Cellular Nutrition: When we think of health and nutrition, few of us imagine the cell. But actually, the cell is the source of the body’s energy supply; it’s what keeps you not only functioning at optimal health, but functioning at all.
In fact, as soon as the cells lose any of their capacity to produce energy for the body, the result is a decline in health and the emergence of degenerative conditions.
Healthy cell life produces what we call “vitality” – a healthy level of energy and resistance to stress.
But how do we make sure our cells are working at full pump on the energy front? Fortunately, it’s not as hard as it sounds, because scientific research shows that good nutrition is the key.
Cells and energy
To understand how eating a particular diet can affect your cells, and therefore your energy levels, it’s useful to have a rough idea of how the cells actually work: how the cell produces its energy.
That particular task falls to the mitochondria, the "power plants" of the cell. There are hundreds of these in a typical cell, every one containing a unique pattern of DNA, and their job is to facilitate cellular respiration, a process through which they transform oxygen and nutrients into energy and water.

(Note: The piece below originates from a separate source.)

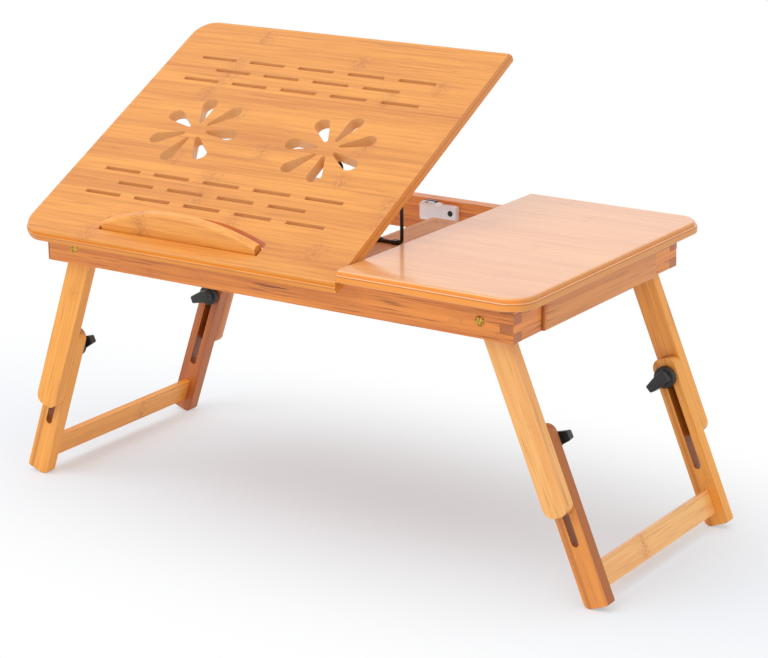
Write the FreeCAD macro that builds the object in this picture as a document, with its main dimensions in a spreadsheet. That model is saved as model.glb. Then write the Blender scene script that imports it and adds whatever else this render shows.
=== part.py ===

The many finger-like folds in the mitochondrial inner membrane house respiratory chains where this process happens.
The "bad" side of oxygen
So far, so good. Except that unfortunately, oxygen is actually toxic to biological molecules and cells. That means that all processes involving oxygen, including the oxygen used in cellular respiration, leads to the formation of free radicals.
It’s just a consequence of normal metabolism. The bad news is that these free radicals tend to oxidize biological molecules, just as iron oxidizes when it rusts. Eventually, this assault on the cells can damage them, and inactivate the cellular respiration, leading to the death of the cell.
The body’s response to all this is to unleash a grand defense mechanism, using antioxidant molecules (good guys) against the free radicals (bad guys).
It doesn’t always get the response right, however, or it can’t produce enough antioxidants for the task. The result is that free radicals ravage the body’s proteins, fats, and DNA/RNA. The body also removes and repairs some damaged macromolecules, but often the sheer volume of free radicals overwhelms the repair system.